## [Written instruction]
Extract all lines that hold the string "part".

## [Stored data]
************

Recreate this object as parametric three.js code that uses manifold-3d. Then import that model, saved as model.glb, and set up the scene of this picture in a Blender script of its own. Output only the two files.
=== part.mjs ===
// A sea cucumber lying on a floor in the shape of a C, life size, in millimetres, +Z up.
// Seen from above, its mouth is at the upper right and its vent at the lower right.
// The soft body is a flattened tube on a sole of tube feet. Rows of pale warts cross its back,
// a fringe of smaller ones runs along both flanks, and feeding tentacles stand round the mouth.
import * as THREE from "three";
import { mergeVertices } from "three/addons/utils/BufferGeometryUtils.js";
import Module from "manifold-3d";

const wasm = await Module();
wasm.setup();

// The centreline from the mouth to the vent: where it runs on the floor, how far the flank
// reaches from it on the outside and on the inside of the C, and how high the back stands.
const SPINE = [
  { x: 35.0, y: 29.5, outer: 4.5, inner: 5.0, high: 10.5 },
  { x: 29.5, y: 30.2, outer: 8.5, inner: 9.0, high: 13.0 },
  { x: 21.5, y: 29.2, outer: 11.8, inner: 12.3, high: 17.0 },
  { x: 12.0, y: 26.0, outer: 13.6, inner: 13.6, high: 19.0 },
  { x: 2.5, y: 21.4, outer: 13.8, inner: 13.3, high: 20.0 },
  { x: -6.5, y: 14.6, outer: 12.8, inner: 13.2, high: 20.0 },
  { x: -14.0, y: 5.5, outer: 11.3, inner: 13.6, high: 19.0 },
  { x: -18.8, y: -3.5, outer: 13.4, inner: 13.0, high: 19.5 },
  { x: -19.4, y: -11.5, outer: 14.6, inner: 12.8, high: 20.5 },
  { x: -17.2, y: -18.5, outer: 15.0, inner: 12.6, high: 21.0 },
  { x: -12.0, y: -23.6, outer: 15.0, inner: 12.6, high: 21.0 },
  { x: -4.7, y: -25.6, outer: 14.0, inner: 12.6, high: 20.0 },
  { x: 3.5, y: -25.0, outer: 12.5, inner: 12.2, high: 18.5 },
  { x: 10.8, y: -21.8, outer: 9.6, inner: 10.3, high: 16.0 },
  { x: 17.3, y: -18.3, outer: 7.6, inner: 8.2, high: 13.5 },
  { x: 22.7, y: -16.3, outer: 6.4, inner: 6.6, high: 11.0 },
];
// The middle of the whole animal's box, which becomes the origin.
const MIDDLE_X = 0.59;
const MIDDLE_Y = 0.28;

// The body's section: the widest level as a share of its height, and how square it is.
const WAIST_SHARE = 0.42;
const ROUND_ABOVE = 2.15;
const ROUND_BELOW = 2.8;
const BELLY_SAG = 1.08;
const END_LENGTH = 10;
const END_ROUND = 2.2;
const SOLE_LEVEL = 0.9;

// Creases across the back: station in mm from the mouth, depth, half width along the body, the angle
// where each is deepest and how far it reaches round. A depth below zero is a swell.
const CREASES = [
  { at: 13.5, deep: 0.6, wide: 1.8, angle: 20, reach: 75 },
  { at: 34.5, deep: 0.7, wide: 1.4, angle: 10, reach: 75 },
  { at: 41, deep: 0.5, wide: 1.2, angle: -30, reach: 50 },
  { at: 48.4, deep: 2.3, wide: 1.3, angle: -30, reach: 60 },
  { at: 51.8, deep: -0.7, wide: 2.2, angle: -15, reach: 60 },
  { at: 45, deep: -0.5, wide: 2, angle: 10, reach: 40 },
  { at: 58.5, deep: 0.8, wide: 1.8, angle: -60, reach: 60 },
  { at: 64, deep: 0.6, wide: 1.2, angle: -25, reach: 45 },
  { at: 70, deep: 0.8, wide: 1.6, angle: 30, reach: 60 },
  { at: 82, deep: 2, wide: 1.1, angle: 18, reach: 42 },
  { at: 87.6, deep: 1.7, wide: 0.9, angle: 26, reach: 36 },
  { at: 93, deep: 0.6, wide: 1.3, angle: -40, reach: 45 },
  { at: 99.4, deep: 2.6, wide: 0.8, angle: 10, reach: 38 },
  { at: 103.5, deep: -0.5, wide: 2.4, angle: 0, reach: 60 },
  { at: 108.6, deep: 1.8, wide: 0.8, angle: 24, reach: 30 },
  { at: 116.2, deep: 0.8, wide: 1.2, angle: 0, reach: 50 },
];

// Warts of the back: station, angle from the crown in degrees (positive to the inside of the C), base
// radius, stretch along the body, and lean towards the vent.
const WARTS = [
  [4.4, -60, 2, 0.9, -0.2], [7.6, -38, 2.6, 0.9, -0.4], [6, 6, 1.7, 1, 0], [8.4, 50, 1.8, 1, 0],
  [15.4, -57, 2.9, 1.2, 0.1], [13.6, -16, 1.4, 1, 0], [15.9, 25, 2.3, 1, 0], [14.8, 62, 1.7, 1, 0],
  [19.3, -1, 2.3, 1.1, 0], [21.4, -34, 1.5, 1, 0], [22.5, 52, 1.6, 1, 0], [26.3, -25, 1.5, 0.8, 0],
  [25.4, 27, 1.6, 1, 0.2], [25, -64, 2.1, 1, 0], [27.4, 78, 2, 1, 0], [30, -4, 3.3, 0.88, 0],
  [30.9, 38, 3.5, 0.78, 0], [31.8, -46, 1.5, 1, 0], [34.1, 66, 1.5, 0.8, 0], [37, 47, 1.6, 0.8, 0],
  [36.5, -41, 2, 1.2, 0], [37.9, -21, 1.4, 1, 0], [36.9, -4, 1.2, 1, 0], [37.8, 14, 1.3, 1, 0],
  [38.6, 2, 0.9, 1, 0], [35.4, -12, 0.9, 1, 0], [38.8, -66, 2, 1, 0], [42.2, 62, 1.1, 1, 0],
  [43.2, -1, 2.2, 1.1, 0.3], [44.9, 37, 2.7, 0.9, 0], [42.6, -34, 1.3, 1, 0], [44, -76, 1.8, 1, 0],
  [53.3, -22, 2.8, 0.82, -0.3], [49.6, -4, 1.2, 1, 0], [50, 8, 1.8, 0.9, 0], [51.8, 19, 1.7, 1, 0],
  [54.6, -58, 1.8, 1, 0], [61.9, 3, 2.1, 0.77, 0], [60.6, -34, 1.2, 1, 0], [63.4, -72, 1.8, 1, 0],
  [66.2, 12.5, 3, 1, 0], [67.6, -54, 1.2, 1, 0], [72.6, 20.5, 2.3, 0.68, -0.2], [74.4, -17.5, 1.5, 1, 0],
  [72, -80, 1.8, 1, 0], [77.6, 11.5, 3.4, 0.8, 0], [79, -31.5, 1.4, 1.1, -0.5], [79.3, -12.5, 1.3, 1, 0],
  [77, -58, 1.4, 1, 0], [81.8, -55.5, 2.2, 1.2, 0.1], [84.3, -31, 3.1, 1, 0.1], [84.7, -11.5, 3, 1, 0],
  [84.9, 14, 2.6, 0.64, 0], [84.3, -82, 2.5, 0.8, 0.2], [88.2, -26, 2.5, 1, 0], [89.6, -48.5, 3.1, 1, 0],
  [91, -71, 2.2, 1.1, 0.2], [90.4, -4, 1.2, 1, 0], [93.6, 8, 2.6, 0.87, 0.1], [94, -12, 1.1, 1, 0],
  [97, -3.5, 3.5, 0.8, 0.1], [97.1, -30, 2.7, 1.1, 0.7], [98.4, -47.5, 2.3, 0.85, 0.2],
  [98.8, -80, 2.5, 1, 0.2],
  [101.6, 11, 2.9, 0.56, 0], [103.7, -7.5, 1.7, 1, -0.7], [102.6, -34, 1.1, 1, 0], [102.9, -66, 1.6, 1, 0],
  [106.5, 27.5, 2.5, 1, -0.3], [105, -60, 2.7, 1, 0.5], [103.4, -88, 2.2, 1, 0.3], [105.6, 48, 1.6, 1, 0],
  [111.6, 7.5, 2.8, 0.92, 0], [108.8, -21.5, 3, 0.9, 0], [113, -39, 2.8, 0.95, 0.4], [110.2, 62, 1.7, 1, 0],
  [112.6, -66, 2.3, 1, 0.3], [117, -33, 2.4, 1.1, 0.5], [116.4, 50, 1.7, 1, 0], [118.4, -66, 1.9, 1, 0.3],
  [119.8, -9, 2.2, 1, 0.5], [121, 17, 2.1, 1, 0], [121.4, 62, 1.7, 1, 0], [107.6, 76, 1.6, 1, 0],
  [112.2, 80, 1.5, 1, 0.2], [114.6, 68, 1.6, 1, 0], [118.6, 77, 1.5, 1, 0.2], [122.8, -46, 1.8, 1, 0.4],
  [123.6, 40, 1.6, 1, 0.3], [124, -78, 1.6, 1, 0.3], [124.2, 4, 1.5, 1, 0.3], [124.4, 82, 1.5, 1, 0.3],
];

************

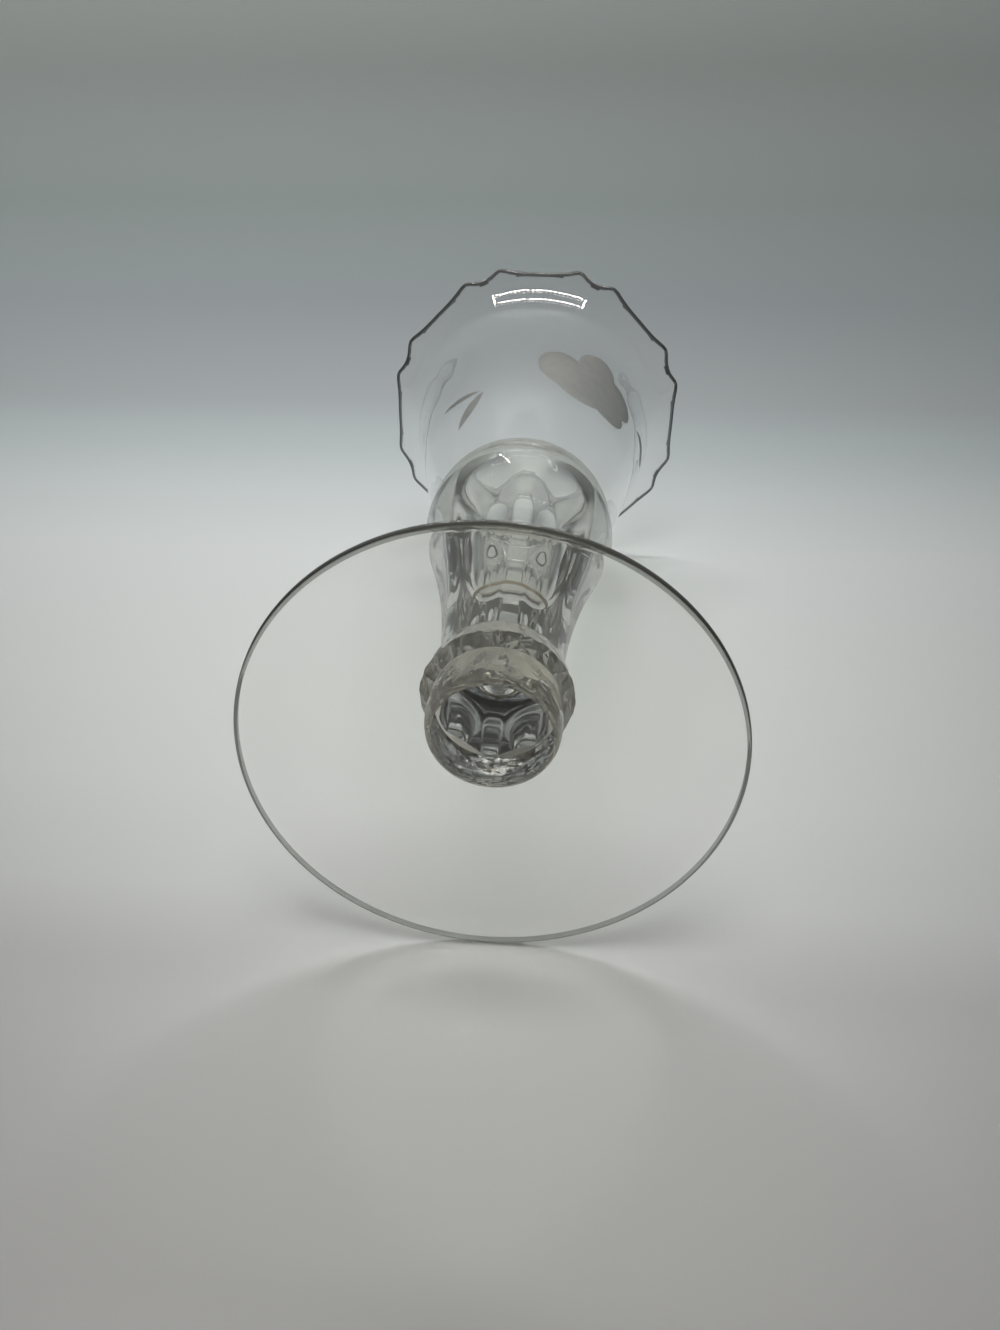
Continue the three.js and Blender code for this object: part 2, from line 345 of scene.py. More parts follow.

************

## [Response to this exercise]
=== part.mjs ===
Continue the three.js and Blender code for this object: part 2, from line 345 of scene.py. More parts follow.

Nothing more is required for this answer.